start

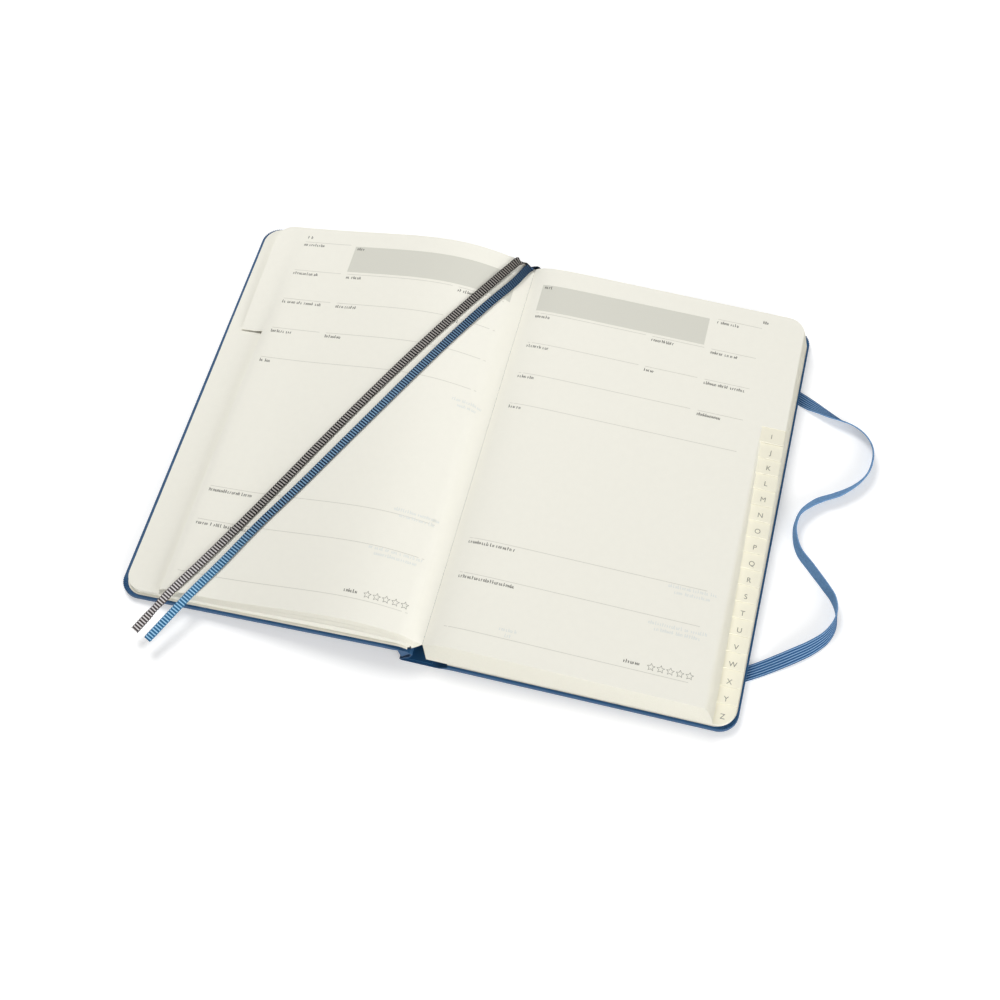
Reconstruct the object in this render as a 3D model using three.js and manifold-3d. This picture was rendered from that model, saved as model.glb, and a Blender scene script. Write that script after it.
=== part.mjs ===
// A hardcover reading journal lying open, with a thumb index from A to Z cut into its leaves.
// Millimetres, +Z up. X runs from the front cover on the left to the back cover on the right,
// +Y is the head of the book. The origin is on the table, under the middle of the spine.
import * as THREE from 'three';
import { mergeVertices } from 'three/addons/utils/BufferGeometryUtils.js';
import Module from 'manifold-3d';

const wasm = await Module();
wasm.setup();

// Case
const coverHeight = 210;
const coverWidth = 130.8;
const spineWidth = 15;
const jointWidth = 6;
const boardThickness = 2;
const clothThickness = 0.4;
const turnInThickness = 0.3;
const turnInWidth = 8;
const pastedownThickness = 0.2;
const glueGap = 0.05;
const coverCorner = 9.5;
const pastedownInset = 1;
const spineCardThickness = 1;
const spineCardInset = 1;
const coverTilt = THREE.MathUtils.degToRad(4.1);
const frontFoldSlack = 1.2;

// Elastic closure
const elasticWidth = 6.5;
const elasticThickness = 0.8;
const elasticGap = 0.1;
const slotInset = 13.5;
const slotSetback = 26;
const slotClearance = 0.3;
const elasticPatchLength = 14;
const elasticPatchThickness = 0.25;
const elasticSeam = 0.3;

// Pocket inside the back cover
const pocketMouthInset = 5;
const pocketMargin = 3.4;
const pocketCard = 0.3;
const gussetCloth = 0.15;
const gussetWidth = 8;
const gussetGap = 0.1;

// Leaves
const pageInset = 3.1;
const pageHeight = coverHeight - 2 * pageInset;
const pageCorner = 9;
const indexLetters = 'abcdefghijklmnopqrstuvwxyz';
const lettersOnTheLeft = 8;
const tabDepth = 11;
const tabDepthAtFoot = 9.2;
const sheetThickness = 0.18;
const leafGap = 0.05;
const gutterX = 2.3;
const gutterHeight = 14.8;
const spineFoot = 4;
const endLeavesThickness = 0.7;
const rightForeTop = 134.3;
const rightForeBottom = 136.8;
const rightRise = 4.4;
const rightRiseReach = 5.5;
const rightFall = 3.9;
const liningThickness = 0.4;
const liningGap = 0.3;
const liningDrop = 1.6;
const liningInset = 3;

// Leaves on the front cover, fanned in three clusters
const flyleafThickness = 0.2;
const frontMatterThickness = 2.9;
const sectionThickness = 0.37;
const leftSpineEdge = 0.8;
const jointRoll = 8;
const clusterLift = [0.03, 0.8, 1];
const sectionsForeEdge = [128.6, 127.8];
const frontMatterForeEdge = 135.3;
const flyleafForeEdge = 135.7;
const archHead = { height: 9.3, crest: 45, reach: 140, power: 6 };
const archTail = { height: 6.5, crest: 40, reach: 95, power: 3 };

// Ribbons
const ribbonWidth = 4;
const ribbonThickness = 0.3;

const halfHeight = coverHeight / 2;
const pageHalf = pageHeight / 2;
const spread = spineWidth / 2 + coverWidth;
const boardWidth = coverWidth - jointWidth;
const boardBase = clothThickness + glueGap;
const turnInBase = boardBase + boardThickness + glueGap;
const clothHeight = turnInBase + turnInThickness;
const coverThickness = clothHeight + glueGap + pastedownThickness;
const backCoverBase = elasticThickness + elasticGap;
const backCoverTop = backCoverBase + coverThickness;
const gussetHeight = 3 * gussetCloth + 2 * gussetGap;
const pocketTop = backCoverTop + glueGap + gussetHeight + glueGap + pocketCard;
const rowPitch = pageHeight / indexLetters.length;
// Cutting tools and the slabs that are cut reach this far past what they cut
const cutterHeight = 100;
const slabMargin = 2;
const frontForeEdge = spread - frontFoldSlack - clothHeight * Math.sin(coverTilt);

const colours = {
  cloth: [0x2f5f86, 0.62], inside: [0x28557d, 0.7], board: [0xb9b2a2, 0.9],
  paper: [0xefede0, 0.85], endpaper: [0xeeebdc, 0.85], tab: [0xebe6cc, 0.85],
  elastic: [0x4a78a8, 0.75], grey: [0x55504d, 0.7], blue: [0x2a6ca6, 0.65],
};
const journal = new THREE.Group();

function solidOf(geometry) {
  const bare = geometry.index ? geometry.toNonIndexed() : geometry.clone();
  bare.deleteAttribute('normal');
  bare.deleteAttribute('uv');
  const merged = mergeVertices(bare, 1e-5);
  return new wasm.Manifold(new wasm.Mesh({
    numProp: 3,
    vertProperties: new Float32Array(merged.attributes.position.array),
    triVerts: new Uint32Array(merged.index.array),
  }));
}

function geometryOf(solid) {
  const mesh = solid.getMesh();
  const geometry = new THREE.BufferGeometry();
  geometry.setAttribute('position', new THREE.BufferAttribute(mesh.vertProperties, 3));
  geometry.setIndex(new THREE.BufferAttribute(mesh.triVerts, 1));
  return geometry;
}

function addPiece(parent, name, shape, colour) {
  const [color, roughness] = colours[colour];
  const geometry = shape.isBufferGeometry ? shape : geometryOf(shape);
  const mesh = new THREE.Mesh(geometry, new THREE.MeshStandardMaterial({ color, roughness }));
  mesh.name = name;
  parent.add(mesh);
  return mesh;
}

function prism(outline, base, height) {
  const shape = new THREE.Shape(outline);
  const geometry = new THREE.ExtrudeGeometry(shape, { depth: height, bevelEnabled: false });
  return solidOf(geometry.translate(0, 0, base));
}

// A quarter of a circle from one angle to another, in degrees, stretched along X by side, 1 or -1
function corner(centreX, centreY, radius, from, to, side) {
  const points = [];
  for (let step = 0; step <= 5; step += 1) {
    const angle = THREE.MathUtils.degToRad(from + (to - from) * step / 5);
    points.push(new THREE.Vector2(
      centreX + side * radius * Math.cos(angle), centreY + radius * Math.sin(angle)));
  }
  return points;
}

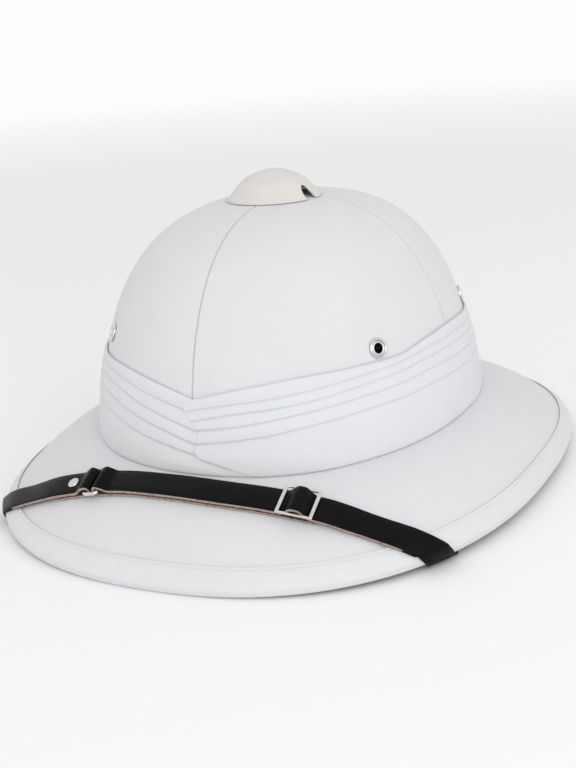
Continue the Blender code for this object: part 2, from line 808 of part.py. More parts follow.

end

- **Work to do**
Restate each record exactly as written.

- **The response**
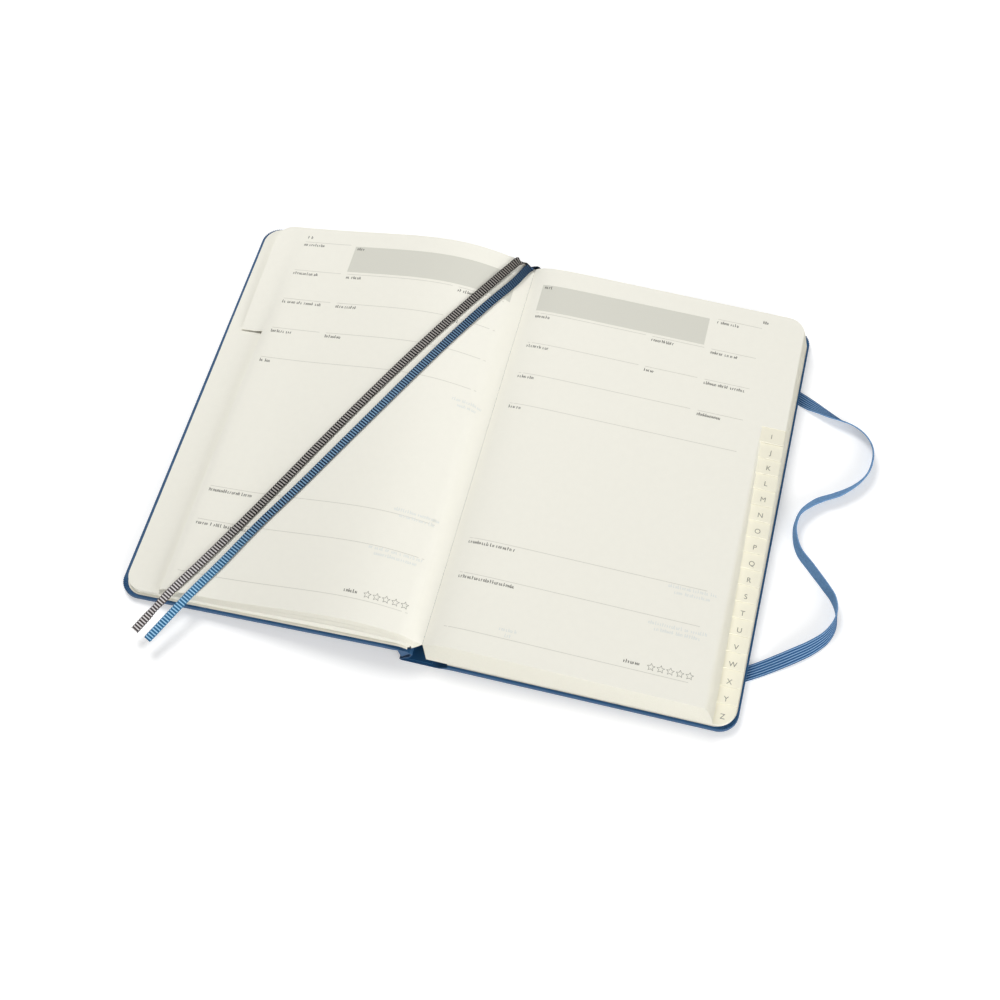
Reconstruct the object in this render as a 3D model using three.js and manifold-3d. This picture was rendered from that model, saved as model.glb, and a Blender scene script. Write that script after it.
=== part.mjs ===
// A hardcover reading journal lying open, with a thumb index from A to Z cut into its leaves.
// Millimetres, +Z up. X runs from the front cover on the left to the back cover on the right,
// +Y is the head of the book. The origin is on the table, under the middle of the spine.
import * as THREE from 'three';
import { mergeVertices } from 'three/addons/utils/BufferGeometryUtils.js';
import Module from 'manifold-3d';

const wasm = await Module();
wasm.setup();

// Case
const coverHeight = 210;
const coverWidth = 130.8;
const spineWidth = 15;
const jointWidth = 6;
const boardThickness = 2;
const clothThickness = 0.4;
const turnInThickness = 0.3;
const turnInWidth = 8;
const pastedownThickness = 0.2;
const glueGap = 0.05;
const coverCorner = 9.5;
const pastedownInset = 1;
const spineCardThickness = 1;
const spineCardInset = 1;
const coverTilt = THREE.MathUtils.degToRad(4.1);
const frontFoldSlack = 1.2;

// Elastic closure
const elasticWidth = 6.5;
const elasticThickness = 0.8;
const elasticGap = 0.1;
const slotInset = 13.5;
const slotSetback = 26;
const slotClearance = 0.3;
const elasticPatchLength = 14;
const elasticPatchThickness = 0.25;
const elasticSeam = 0.3;

// Pocket inside the back cover
const pocketMouthInset = 5;
const pocketMargin = 3.4;
const pocketCard = 0.3;
const gussetCloth = 0.15;
const gussetWidth = 8;
const gussetGap = 0.1;

// Leaves
const pageInset = 3.1;
const pageHeight = coverHeight - 2 * pageInset;
const pageCorner = 9;
const indexLetters = 'abcdefghijklmnopqrstuvwxyz';
const lettersOnTheLeft = 8;
const tabDepth = 11;
const tabDepthAtFoot = 9.2;
const sheetThickness = 0.18;
const leafGap = 0.05;
const gutterX = 2.3;
const gutterHeight = 14.8;
const spineFoot = 4;
const endLeavesThickness = 0.7;
const rightForeTop = 134.3;
const rightForeBottom = 136.8;
const rightRise = 4.4;
const rightRiseReach = 5.5;
const rightFall = 3.9;
const liningThickness = 0.4;
const liningGap = 0.3;
const liningDrop = 1.6;
const liningInset = 3;

// Leaves on the front cover, fanned in three clusters
const flyleafThickness = 0.2;
const frontMatterThickness = 2.9;
const sectionThickness = 0.37;
const leftSpineEdge = 0.8;
const jointRoll = 8;
const clusterLift = [0.03, 0.8, 1];
const sectionsForeEdge = [128.6, 127.8];
const frontMatterForeEdge = 135.3;
const flyleafForeEdge = 135.7;
const archHead = { height: 9.3, crest: 45, reach: 140, power: 6 };
const archTail = { height: 6.5, crest: 40, reach: 95, power: 3 };

// Ribbons
const ribbonWidth = 4;
const ribbonThickness = 0.3;

const halfHeight = coverHeight / 2;
const pageHalf = pageHeight / 2;
const spread = spineWidth / 2 + coverWidth;
const boardWidth = coverWidth - jointWidth;
const boardBase = clothThickness + glueGap;
const turnInBase = boardBase + boardThickness + glueGap;
const clothHeight = turnInBase + turnInThickness;
const coverThickness = clothHeight + glueGap + pastedownThickness;
const backCoverBase = elasticThickness + elasticGap;
const backCoverTop = backCoverBase + coverThickness;
const gussetHeight = 3 * gussetCloth + 2 * gussetGap;
const pocketTop = backCoverTop + glueGap + gussetHeight + glueGap + pocketCard;
const rowPitch = pageHeight / indexLetters.length;
// Cutting tools and the slabs that are cut reach this far past what they cut
const cutterHeight = 100;
const slabMargin = 2;
const frontForeEdge = spread - frontFoldSlack - clothHeight * Math.sin(coverTilt);

const colours = {
  cloth: [0x2f5f86, 0.62], inside: [0x28557d, 0.7], board: [0xb9b2a2, 0.9],
  paper: [0xefede0, 0.85], endpaper: [0xeeebdc, 0.85], tab: [0xebe6cc, 0.85],
  elastic: [0x4a78a8, 0.75], grey: [0x55504d, 0.7], blue: [0x2a6ca6, 0.65],
};
const journal = new THREE.Group();

function solidOf(geometry) {
  const bare = geometry.index ? geometry.toNonIndexed() : geometry.clone();
  bare.deleteAttribute('normal');
  bare.deleteAttribute('uv');
  const merged = mergeVertices(bare, 1e-5);
  return new wasm.Manifold(new wasm.Mesh({
    numProp: 3,
    vertProperties: new Float32Array(merged.attributes.position.array),
    triVerts: new Uint32Array(merged.index.array),
  }));
}

function geometryOf(solid) {
  const mesh = solid.getMesh();
  const geometry = new THREE.BufferGeometry();
  geometry.setAttribute('position', new THREE.BufferAttribute(mesh.vertProperties, 3));
  geometry.setIndex(new THREE.BufferAttribute(mesh.triVerts, 1));
  return geometry;
}

function addPiece(parent, name, shape, colour) {
  const [color, roughness] = colours[colour];
  const geometry = shape.isBufferGeometry ? shape : geometryOf(shape);
  const mesh = new THREE.Mesh(geometry, new THREE.MeshStandardMaterial({ color, roughness }));
  mesh.name = name;
  parent.add(mesh);
  return mesh;
}

function prism(outline, base, height) {
  const shape = new THREE.Shape(outline);
  const geometry = new THREE.ExtrudeGeometry(shape, { depth: height, bevelEnabled: false });
  return solidOf(geometry.translate(0, 0, base));
}

// A quarter of a circle from one angle to another, in degrees, stretched along X by side, 1 or -1
function corner(centreX, centreY, radius, from, to, side) {
  const points = [];
  for (let step = 0; step <= 5; step += 1) {
    const angle = THREE.MathUtils.degToRad(from + (to - from) * step / 5);
    points.push(new THREE.Vector2(
      centreX + side * radius * Math.cos(angle), centreY + radius * Math.sin(angle)));
  }
  return points;
}

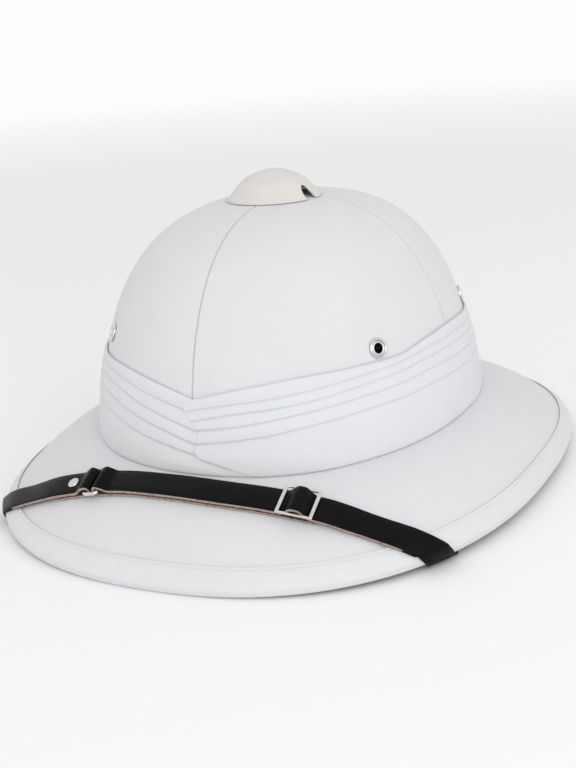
Continue the Blender code for this object: part 2, from line 808 of part.py. More parts follow.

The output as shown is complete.